R.L. Whiteside
The word dead in the phrase, “resurrection from the dead,” sometimes, at least, refers to the death state. People are raised from the dead—that is, the death state. But it is contended by the future-kingdom folks that there will be two resurrections—the righteous to be raised from among the dead, and the rest of the dead will be raised later. They insist that the phrase, “from the dead,” shows that some of the dead will be left. But their arguments have never seemed conclusive to me.
It would be hard to get two resurrections more than a thousand years apart out of the following language of the Savior:
Marvel not at this: for the hour cometh, in which all that are in their tombs shall hear his voice, and shall come forth; they that have done good, unto the resurrection of life; and they that have done evil, unto the resurrection of judgment” (John 5:28-29).
There is to be an hour, or period, in which all, both good and bad shall come forth from the dead at the call of Jesus. The same thought—that is, that both will be raised at the same time—is presented in Acts 4:1-2: “And as they spake unto the people, the priests and the captain of the temple and the Sadducees came upon them, being sore troubled because they taught the people, and proclaimed in Jesus the resurrection from the dead.” Here we have the phrase, “resurrection from the dead” (ek nekron). The priests and the captain of the temple were Sadducees. The Sadducees did not believe in the resurrection of anybody. With them death ended all. Are we to believe that they stirred up all this trouble because the apostles taught that the righteous would be raised before he wicked? That point did not concern them, but to preach that the dead would be raised did disturb them. The apostles preached in Jesus a universal resurrection from the dead. “For as in Adam all die, so also in Christ shall all be made alive” (1 Cor. 15:22). Before Felix, Paul preached that he had hope toward God that there would be a resurrection both of the just and the unjust. (Acts 24:15.) It was that sort of preaching that so exasperated the Sadducees. Hence, when the apostles at Jerusalem preached that all would be raised from the dead (ek nekron), it infuriated the Sadducees. But the Pharisees believed in a universal resurrection. Paul took advantage of this difference between the Sadducees and Pharisees, when he was brought before the council in Jerusalem, and said: “Brethren, I am a Pharisee, a son of Pharisees: touching the hope and resurrection of the dead I am called in question” (Acts 23:6).
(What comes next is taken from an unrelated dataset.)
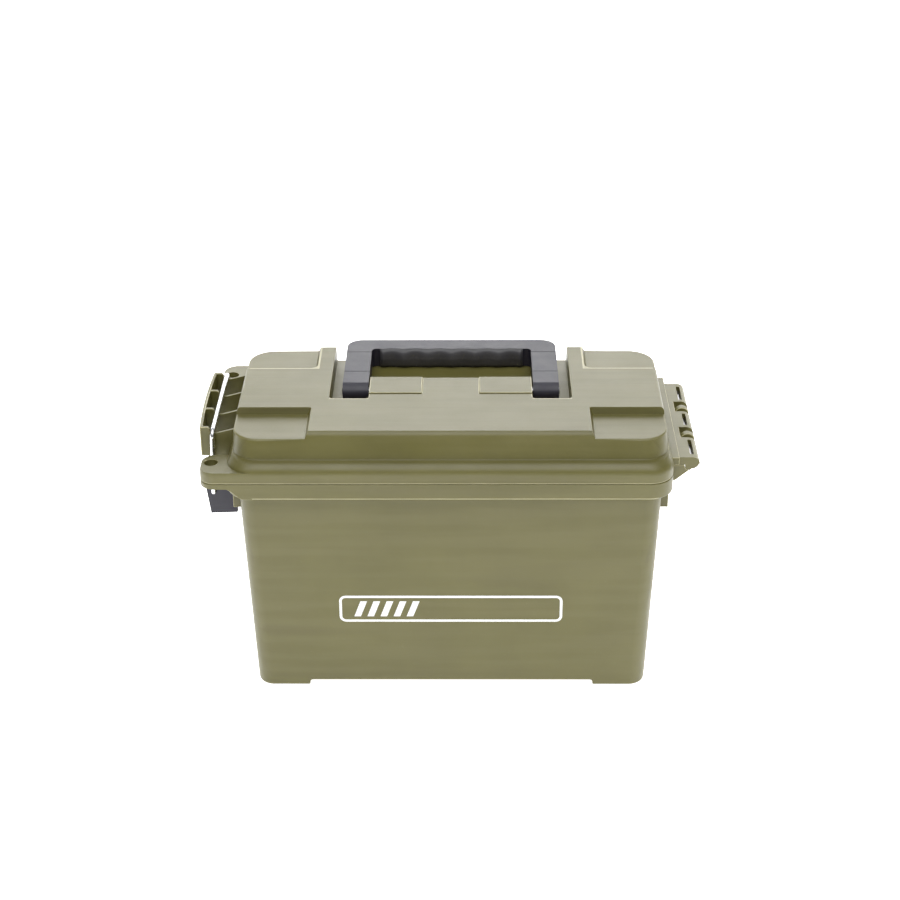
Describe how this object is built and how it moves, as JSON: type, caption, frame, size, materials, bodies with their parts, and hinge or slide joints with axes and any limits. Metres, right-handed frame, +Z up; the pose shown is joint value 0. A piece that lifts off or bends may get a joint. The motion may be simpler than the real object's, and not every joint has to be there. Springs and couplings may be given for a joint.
{
  "type": "hinged field box",
  "caption": "Tapered moulded storage box with a hinged lid, a fold-flat carry handle, a wire-bail latch and padlock ears.",
  "frame": {"origin": "on the floor, in the middle of the box's footprint", "axes": "+X along the box from the latch end to the hinge end, +Y from the front to the back, +Z up"},
  "size_m": [0.2986, 0.1456, 0.1778],
  "materials": {
    "olive_shell": "fine-grained moulded polypropylene, olive",
    "grey_plastic": "satin moulded plastic, dark grey",
    "grip_black": "soft black moulding with a slight sheen",
    "seal_rubber": "smooth black rubber cord",
    "wire_steel": "bright drawn wire",
    "pin_steel": "plain turned pin"
  },
  "bodies": {
    "base": {"base_shell": "olive_shell", "hinge_pin": "pin_steel", "lever_pin": "pin_steel"},
    "lid": {"lid_shell": "olive_shell", "lid_gasket": "seal_rubber", "handle_pin_left": "pin_steel", "handle_pin_right": "pin_steel", "pin_cap_left": "olive_shell", "pin_cap_right": "olive_shell"},
    "handle": {"carry_handle": "grey_plastic", "handle_grip": "grip_black"},
    "bail": {"latch_bail": "wire_steel"},
    "lever": {"latch_lever": "grey_plastic"}
  },
  "joints": [
    {"name": "lid_open", "type": "hinge", "parent": "base", "child": "lid", "pos_m": [0.1435, 0, 0.1504], "axis": [0, 1, 0], "range_deg": [0, 110]},
    {"name": "handle_lift", "type": "hinge", "parent": "lid", "child": "handle", "pos_m": [0, 0.0055, 0.1715], "axis": [1, 0, 0], "range_deg": [0, 95]},
    {"name": "bail_swing", "type": "hinge", "parent": "lid", "child": "bail", "pos_m": [-0.1414, 0, 0.167], "axis": [0, 1, 0], "range_deg": [0, 90]},
    {"name": "lever_open", "type": "hinge", "parent": "base", "child": "lever", "pos_m": [-0.14375, 0, 0.133], "axis": [0, 1, 0], "range_deg": [0, 130]}
  ]
}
The two-resurrectionists seek to make a point on Paul’s effort to “attain unto the resurrection from the dead” (Phil. 3:11). After quoting Phil. 3:10-14, Charles M. Neal says:
To present and emphasize this thought, Paul invents a new word. This word, exanastasis, occurs but this one time in the New Testament. The phrase ‘resurrection from the dead/is translated by Rotherham as ‘out-resurrection from among the dead,’ and in the Emphatic Diaglott as ‘resurrection from among the dead’.
It is true that the word occurs in the New Testament only in this one place. But we become somewhat doubtful of one who quotes as authority the Emphatic Diaglott, a translation that is printed and sold by the Russellites. And surely no one would seriously put Rotherham up against the great body of scholars who gave the American Standard Version.
But to seek to make exanastasis mean out-resurrection from is to venture beyond the lexicons. Liddell and Scott gives the New Testament meaning as the resurrection. Thayer: a rising up; a rising again; resurrection. Thus it is seen that Thayer, though himself a premillennialist, gives no support to the idea in defining the word. When a man gives a definition of a word that is not sustained by either of these lexicons, nor by the greatest body of scholars that was ever gathered for any purpose, he puts entirely too much stress upon himself.
It is true that ek or ex when standing alone as a preposition, usually has the general meaning of “out of”; but when used as a part of a compound word, as in exanastasis, it sometimes merely intensifies the meaning of the word to which it is joined, giving the idea of utterly, entirely. See Thayer and Liddell and Scott. If one has the time and opportunity, he may also examine Winer (page 429) and Robertson’s Grammar of the Greek New Testament (pages 562-564, 598). If ex adds any meaning to the word here, it merely means that Paul was striving to obtain a complete resurrection, a perfect resurrection—that is, a resurrection to life that is life indeed. In that respect there is a decided difference between the resurrection of a faithful Christian and a sinner, for a sinner is not raised to real life.
Sometimes the preposition adds nothing to the meaning of the word with which it is compounded— that is, so far as we can see. Take, for illustration, the verb from which we have exanastasis. It occurs in Mark 12:19 and Luke 20:28—“raised up seed unto his brother.” Here we have ex joined to the verb; but in the parallel passage in Matt. 22:24, where the meaning is bound to be exactly the same, the preposition ex is left off. If adding ex to the verb does not change this verb, how can one dogmatically argue that it changes the noun that is derived from the verb? The argument built on exanastasis is about as flimsy an argument as one could find. A cause that depends on such arguments cannot have a substantial basis. But a wild theory is often supported by very tame arguments.